映画『9人の翻訳家 囚われたベストセラー』は、2020年1月に公開されたフランス・ベルギー合作の映画。監督はレジス・ロワンサルさんで、ダニエル・プレスリーさん、ロマン・コンパンさんとの共同で脚本も務めた。

本作は実話を題材にしている。それはミステリー小説「ダ・ヴィンチ・コード」シリーズの、第4作目にあたる「インフェルノ」の出版の際に、アメリカの出版元が各国の翻訳者たちを地下室に隔離して翻訳作業を行ったという実話だ。

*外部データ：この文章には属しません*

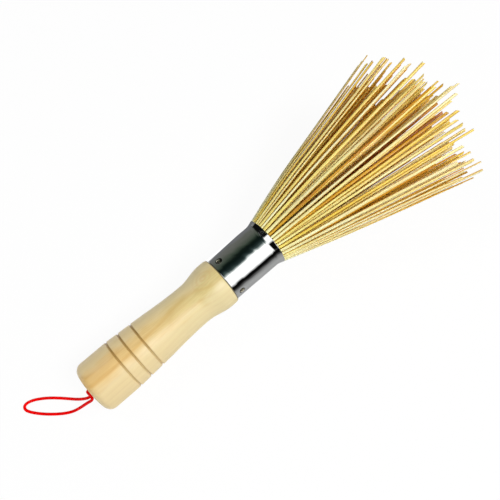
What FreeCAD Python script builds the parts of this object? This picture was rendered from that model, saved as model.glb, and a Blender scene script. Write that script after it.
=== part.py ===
import FreeCAD
import Part

import math
import os
import random

# A bamboo wok brush, lying as it comes to rest: a turned wooden handle, a sheet steel ferrule nailed to
# its tenon, and a few hundred bamboo splints that a wooden wedge spreads into a fan.
# Lengths are in millimetres and angles in degrees. The pieces are drawn about the brush's own axis, which
# runs along X from the butt to the splints, with Z up, and are then laid down on the floor.

# Turned handle
GRIP_LENGTH = 100.4
BUTT_DIAMETER = 33.3
BUTT_ROUNDING = 5.2
GROOVE_FROM_BUTT = (24.0, 32.2, 41.3)
GROOVE_DEPTH = 0.7
GROOVE_HALF_WIDTH = 0.8
GROOVED_END_DIAMETER = 31.2
WAIST_DIAMETER = 27.1
WAIST_FROM_SHOULDER = 22.5
HOLLOW_PULL = 0.38
COLLAR_DIAMETER = 32.0
COLLAR_LENGTH = 5.2
SHOULDER_DIAMETER = 30.8
SHOULDER_ROUNDING_LENGTH = 2.2
TENON_LENGTH = 14.0
TENON_CHAMFER = 0.8
TENON_CLEARANCE = 0.1

# Cord hole in the butt
CORD_HOLE_DIAMETER = 5.2
CORD_HOLE_DEPTH = 9.0
CORD_HOLE_CHAMFER = 0.5

# Sheet steel ferrule with a flared mouth
FERRULE_DIAMETER = 30.2
FERRULE_LENGTH = 37.2
SHEET = 0.4
FLARE_LENGTH = 5.4
FLARE_BEND_RADIUS = 6.0

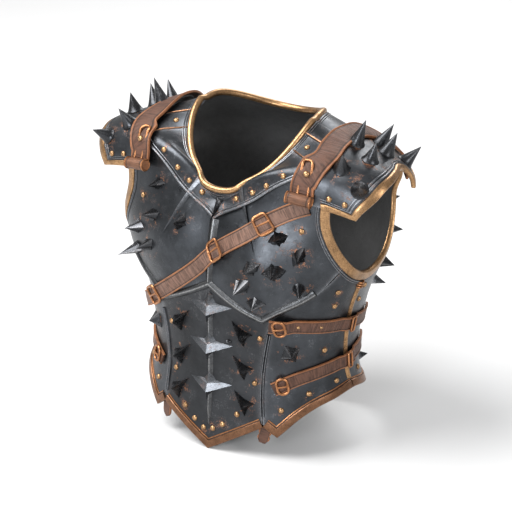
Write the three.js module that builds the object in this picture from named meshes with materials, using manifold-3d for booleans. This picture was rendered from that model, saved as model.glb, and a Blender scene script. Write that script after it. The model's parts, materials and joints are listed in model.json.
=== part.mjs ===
// Spiked steel cuirass with pauldrons, brass trims and leather straps.
// Millimetres, +Z up, the front faces -Y, the wearer's left side is at +X.
import * as THREE from "three";
import { mergeVertices } from "three/addons/utils/BufferGeometryUtils.js";
import Module from "manifold-3d";

const wasm = await Module();
wasm.setup();

// Body form, to the inner face of the steel
const bodyHeight = 458;
const bodyHalfWidth = 195;
const frontDepth = 127;
const backDepth = 158;
const pecRise = 16;

// Sheet metal and the clearance between faceted sheets that touch
const sheet = 2;
const clearance = 0.6;
const trimClearance = 1.3;
const legClearance = 1.9;
const strapClearance = 0.8;
const strapRise = 0.7;
const jointGap = 0.35;
const edgeGap = 0.7;

// Trims, beads and ridges
const trimThickness = 2.4;
const neckTrimWidth = 8;
const armTrimWidth = 9.5;
const hemTrimWidth = 8;
const pauldronTrimWidth = 8;
const lipWidth = 3;
const beadWidth = 4.5;
const beadHeight = 2.6;
const borderWidth = 11;
const borderHeight = 3;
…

映画においての舞台はフランス。出版社社長のエリック・アングストローム(ランベール・ウィルソンさん)が、世界的ベストセラー「デダリュス」三部作の完結編「死にたくなかった男」の出版権を獲得した。彼はこの話題作の世界同時出版を計画する。

そして、9人の翻訳家が選ばれた。彼らは、携帯電話やパソコンなどの私物の通信機器を没収され、隔離された地下室で警備員に監視されながら翻訳作業を行う。パソコンも原稿も、地下室の外へは持ち出させない。翻訳作業を行う2カ月間は、外出もSNSも電話も禁止された。場合によっては、囚人や翻訳マシーンにでもされたような心持のする環境だ。それでも、お金のためだと割り切る者や、「デダリュス」の翻訳ができることを光栄に思っている者もいる。

そんな中で冒頭の10ページがネットに流出した。アングストロームのもとに脅迫メールが届く。原稿は厳重に管理され、建物のセキュリティも万全だ。アングストロームは、翻訳者の内部犯行と確信し自ら犯人探しに乗り出す。

アングストロームは、ビジネスマンとして大成功をおさめた男だが、不測の事態に陥り、多額の損失を恐れ、冷酷さを隠さない。犯人探しの方法は次第に狂気じみてゆき、暴力も辞さない構えだ。身の危険を感じた翻訳者のなかには、憶測で他の翻訳者を疑ったり怒りを露にしたりするものも出始めた。

本作は本格ミステリーとして制作された。途中で犯人の見当がついたとしても、その手口まで解明するのは難しい。そして、犯行の真の目的と理由が明かされてゆく。9人の翻訳者とアングストロームが対決する場面も見どころで、その後のことも描かれている。